Para um jovem moderno que teve boa parte da sua educação primária moldada pela televisão, pois a necessidade de ganhar a vida impõe a pais e mães longas jornadas de trabalho, nada é mais cativante do que descobrir que o mundo lá fora não é tão limitado como esses mesmos pais, ocupados com toda sorte de necessidades financeiras, o fizeram acreditar. Ter que desperdiçar a vida no trabalho metódico, tentando manter uma família, não parece nada interessante para alguém que ainda está tateando a vida. Encontrar uma causa que aflore suas necessidades de situação e atuação no mundo é muito sedutor. Além dos professores, os artistas são também são disseminadores dessa visão parcial da história, e acatar bovinamente seus estilos de ser é, para o jovem, questão de autopreservação.

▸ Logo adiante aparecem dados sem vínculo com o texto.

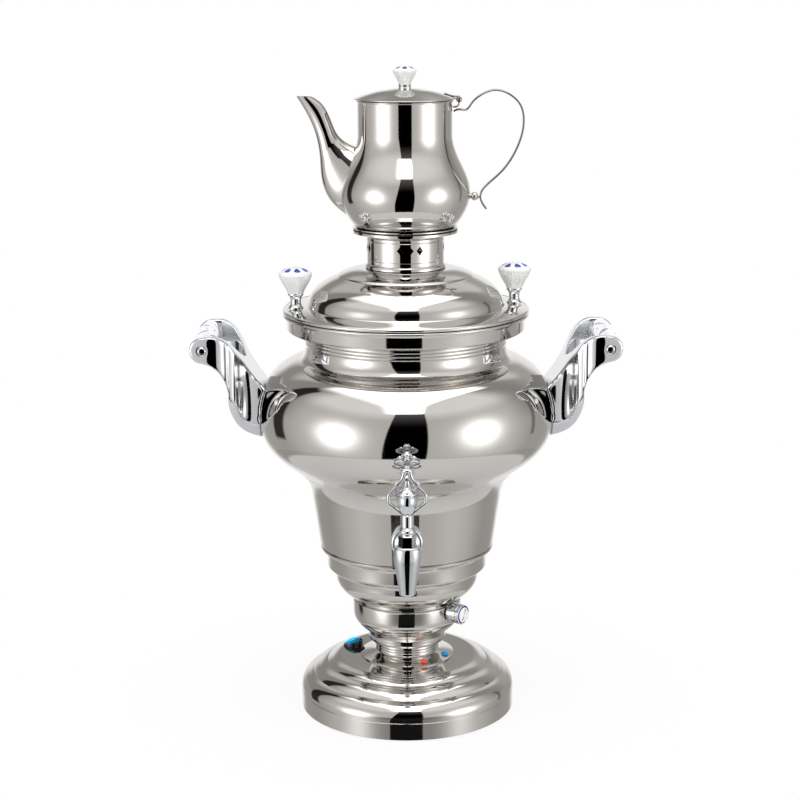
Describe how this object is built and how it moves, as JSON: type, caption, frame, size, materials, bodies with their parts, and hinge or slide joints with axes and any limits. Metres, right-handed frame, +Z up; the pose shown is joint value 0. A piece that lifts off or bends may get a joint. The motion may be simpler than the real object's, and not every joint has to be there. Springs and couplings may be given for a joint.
{
  "type": "electric samovar with teapot",
  "caption": "Polished steel table samovar: a heated water urn with a front tap and side handles, and a teapot on a pierced stand above its lid.",
  "frame": {"origin": "on the table, under the axis of the urn, in the plane of the feet's undersides", "axes": "+Z up along the urn's axis; the tap faces -Y; the side handles lie along X, the teapot's spout towards -X"},
  "size_m": [0.3362, 0.2586, 0.5194],
  "materials": {
    "steel": "mirror polished stainless steel",
    "chrome": "bright chrome plate",
    "porcelain": "glazed white with blue ornament",
    "rubber": "matte black",
    "brass": "plain",
    "black_plastic": "satin black",
    "white_plastic": "satin white",
    "blue_lens": "clear blue lens",
    "red_lens": "clear red lens"
  },
  "bodies": {
    "samovar": {"base_shell": "steel", "bottom_cover": "steel", "foot_ring": "rubber", "neck_waist": "steel", "neck_ring": "steel", "stepped_skirt": "steel", "tank_bowl": "steel", "tank_belly": "steel", "tank_rim": "steel", "tie_rod": "chrome", "tie_nuts": "chrome", "heating_element": "steel", "element_nuts": "brass", "thermostat": "black_plastic", "thermostat_nut": "chrome", "thermal_cutout": "black_plastic", "terminal_block": "white_plastic", "wiring_loom": "white_plastic", "handle_bracket_left": "chrome", "handle_bracket_right": "chrome", "grip_left": "porcelain", "grip_right": "porcelain", "grip_bolts": "chrome", "bracket_studs": "chrome", "tap_rosette": "chrome", "tap_gasket": "rubber", "tap_body": "chrome", "tap_lock_nut": "brass", "tap_bonnet": "chrome", "gland_nut": "chrome", "switch_housing": "black_plastic", "lamp_holders": "chrome", "lamp_red": "red_lens", "lamp_blue": "blue_lens", "power_inlet": "black_plastic", "inlet_pins": "brass"},
    "lid": {"lid_shell": "steel", "lid_collar": "steel", "lid_knobs": "porcelain", "knob_stems": "chrome", "knob_nuts": "chrome"},
    "stand": {"teapot_stand": "steel", "stand_gasket": "rubber", "stand_ring": "steel"},
    "teapot": {"teapot_body": "steel", "teapot_spout": "steel", "teapot_handle": "steel", "handle_post": "steel", "hinge_bracket": "steel", "hinge_pin": "steel"},
    "teapot_cover": {"teapot_lid": "steel", "hinge_leaf": "steel", "lid_ferrule": "chrome", "teapot_lid_knob": "porcelain"},
    "key": {"tap_plug": "brass", "tap_key": "chrome", "key_bulb": "chrome"},
    "dial": {"dial_knob": "chrome", "dial_face": "white_plastic"},
    "switch_rocker": {"rocker": "blue_lens"}
  },
  "joints": [
    {"name": "lid_lift", "type": "slide", "parent": "samovar", "child": "lid", "axis": [0, 0, 1], "range_m": [0, 0.12]},
    {"name": "stand_lift", "type": "slide", "parent": "lid", "child": "stand", "axis": [0, 0, 1], "range_m": [0, 0.06]},
    {"name": "teapot_lift", "type": "slide", "parent": "stand", "child": "teapot", "axis": [0, 0, 1], "range_m": [0, 0.05]},
    {"name": "teapot_lid_hinge", "type": "hinge", "parent": "teapot", "child": "teapot_cover", "pos_m": [0.0418, 0, 0.4938], "axis": [0, 1, 0], "range_deg": [0, 95]},
    {"name": "tap_turn", "type": "hinge", "parent": "samovar", "child": "key", "pos_m": [0, -0.131, 0.1605], "axis": [0, 0, 1], "range_deg": [0, 90]},
    {"name": "dial_turn", "type": "hinge", "parent": "samovar", "child": "dial", "pos_m": [0.03993, -0.03009, 0.0865], "axis": [-0.7986, 0.6018, 0], "range_deg": [0, 270]},
    {"name": "rocker_tilt", "type": "hinge", "parent": "samovar", "child": "switch_rocker", "pos_m": [-0.04481, 0.0172, 0.0435], "axis": [0.3584, 0.9336, 0], "range_deg": [0, 16]}
  ]
}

Desde minha gloriosa época escolar até os dias de hoje não me parece que a escola tenha evoluído muito, não obstante a enorme quantidade de especialistas que ganharam uma dinheirama criando métodos de ensino, os mais inúteis possíveis. A escola que deveria dilatar os horizontes nada faz senão estreitar as percepções. A questão me parece, é de lógica elementar. Trinta anos dessa educação resultaram nesse quadro de degradação moral e psicológica; dificultando a transição do jovem a vida adulta, na escola particular; deixando-os em inferioridade quando precisam disputar um emprego, ou uma vaga na universidade, na escola pública; trinta anos de deformação das mentes. Que uma mudança de rumo deva acontecer é mais do que urgente. Caso contrário continuaremos a acreditar apenas em nossas percepções primárias, em nossos impulsos emocionais, em nossos instintos animalescos. Tudo isso misturado a uma falsa ideia de consciência superior que torna o brasileiro o homem eleito, o escolhido, ainda que governados por indivíduos que os desprezam, que nada fazem a não ser atravancar o seu caminho, que não parecem muito interessados em tirá-los do atoleiro.